14.  No Assignment. This Agreement between Buyer and Seller is not transferable by either party hereto without the prior written consent of the other party hereto, except that Seller may assign this Agreement without Buyer’s consent if the assignment is to a to an affiliate or if the assignment is carried out as part of a merger, restructuring, or reorganization, or sale or transfer of all or substantially all of Seller’s assets.

15.  Compliance with Laws; Export Laws. Buyer and Seller shall comply with all applicable international, national, state, regional and local laws and regulations with respect to their performance of this Agreement. Buyer agrees to adhere to all applicable US Export laws and regulations with respect to the purchased products.

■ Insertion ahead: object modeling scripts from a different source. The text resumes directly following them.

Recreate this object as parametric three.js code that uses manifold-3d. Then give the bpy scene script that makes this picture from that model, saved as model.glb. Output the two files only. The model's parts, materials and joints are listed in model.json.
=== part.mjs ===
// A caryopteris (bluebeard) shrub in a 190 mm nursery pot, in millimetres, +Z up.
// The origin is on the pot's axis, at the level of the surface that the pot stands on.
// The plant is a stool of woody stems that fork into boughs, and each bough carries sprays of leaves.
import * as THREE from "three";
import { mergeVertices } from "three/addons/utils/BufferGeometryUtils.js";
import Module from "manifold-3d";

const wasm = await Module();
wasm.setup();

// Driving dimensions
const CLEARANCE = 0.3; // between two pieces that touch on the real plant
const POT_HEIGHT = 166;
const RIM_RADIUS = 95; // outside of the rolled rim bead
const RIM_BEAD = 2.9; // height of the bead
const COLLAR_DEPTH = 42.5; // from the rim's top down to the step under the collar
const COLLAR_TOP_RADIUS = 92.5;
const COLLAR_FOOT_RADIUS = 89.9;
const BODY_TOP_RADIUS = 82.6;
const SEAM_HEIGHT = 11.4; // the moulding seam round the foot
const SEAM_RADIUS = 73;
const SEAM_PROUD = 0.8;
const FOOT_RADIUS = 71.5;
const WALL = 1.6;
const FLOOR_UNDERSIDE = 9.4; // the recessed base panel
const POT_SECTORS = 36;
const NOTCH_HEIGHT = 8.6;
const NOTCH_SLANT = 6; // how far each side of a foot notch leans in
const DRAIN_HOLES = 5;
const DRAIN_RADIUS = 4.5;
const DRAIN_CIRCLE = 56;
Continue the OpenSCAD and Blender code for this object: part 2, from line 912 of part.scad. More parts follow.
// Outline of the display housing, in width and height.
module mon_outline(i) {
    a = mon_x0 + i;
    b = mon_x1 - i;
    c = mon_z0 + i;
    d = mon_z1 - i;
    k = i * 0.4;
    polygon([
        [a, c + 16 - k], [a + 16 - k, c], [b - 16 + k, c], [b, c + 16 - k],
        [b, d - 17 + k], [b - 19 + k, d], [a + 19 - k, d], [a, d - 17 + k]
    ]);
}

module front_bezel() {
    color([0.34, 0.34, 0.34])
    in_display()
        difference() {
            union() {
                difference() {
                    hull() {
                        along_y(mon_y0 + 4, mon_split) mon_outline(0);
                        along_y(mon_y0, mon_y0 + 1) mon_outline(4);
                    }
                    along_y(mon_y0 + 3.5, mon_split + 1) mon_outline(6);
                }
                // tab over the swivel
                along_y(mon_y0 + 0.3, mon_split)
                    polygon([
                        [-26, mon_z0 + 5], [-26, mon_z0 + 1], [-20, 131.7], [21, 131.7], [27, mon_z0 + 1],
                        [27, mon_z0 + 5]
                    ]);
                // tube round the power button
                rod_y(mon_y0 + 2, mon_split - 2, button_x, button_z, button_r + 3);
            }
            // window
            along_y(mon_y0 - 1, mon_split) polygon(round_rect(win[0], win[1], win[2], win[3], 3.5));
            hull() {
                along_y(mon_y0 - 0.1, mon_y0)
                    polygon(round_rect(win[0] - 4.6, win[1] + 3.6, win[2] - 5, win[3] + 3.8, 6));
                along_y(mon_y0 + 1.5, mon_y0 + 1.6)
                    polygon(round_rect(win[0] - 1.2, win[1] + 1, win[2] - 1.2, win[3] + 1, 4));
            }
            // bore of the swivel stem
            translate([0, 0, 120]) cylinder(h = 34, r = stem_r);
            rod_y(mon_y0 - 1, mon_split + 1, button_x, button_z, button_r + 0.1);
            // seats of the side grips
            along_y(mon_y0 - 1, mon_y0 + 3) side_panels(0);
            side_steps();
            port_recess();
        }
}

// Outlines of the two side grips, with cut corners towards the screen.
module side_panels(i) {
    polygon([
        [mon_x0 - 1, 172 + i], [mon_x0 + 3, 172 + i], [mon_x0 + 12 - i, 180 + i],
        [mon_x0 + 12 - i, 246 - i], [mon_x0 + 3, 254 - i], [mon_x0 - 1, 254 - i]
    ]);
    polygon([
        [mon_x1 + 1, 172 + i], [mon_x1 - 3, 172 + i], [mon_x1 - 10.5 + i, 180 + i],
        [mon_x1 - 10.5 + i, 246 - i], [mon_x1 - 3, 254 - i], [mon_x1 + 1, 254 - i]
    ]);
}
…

16.  Miscellaneous. This Agreement is the sole and exclusive statement of the parties’ understanding and agreement with respect to the transactions contemplated by this sale, notwithstanding any other terms that might be contained in any purchase order or other document received from Buyer or submitted to Seller. This Agreement constitutes the entire agreement between the parties hereto regarding the subject matter hereof and can only be modified or changed in writing and signed by authorized representatives of both parties hereto. No waiver by Seller of any of terms of this Agreement or any breach hereof shall constitute or be deemed to be a waiver of any such term or any such breach in any other case. No waiver shall be deemed to occur as a result of the failure to enforce any term or condition of this Agreement. If any clause or portion hereof shall be held by a court of competent jurisdiction to be illegal, invalid, or unenforceable, the remaining clauses or portions shall remain in full force and effect. The paragraph headings are for convenience only and shall not be used in interpreting or construing this Agreement.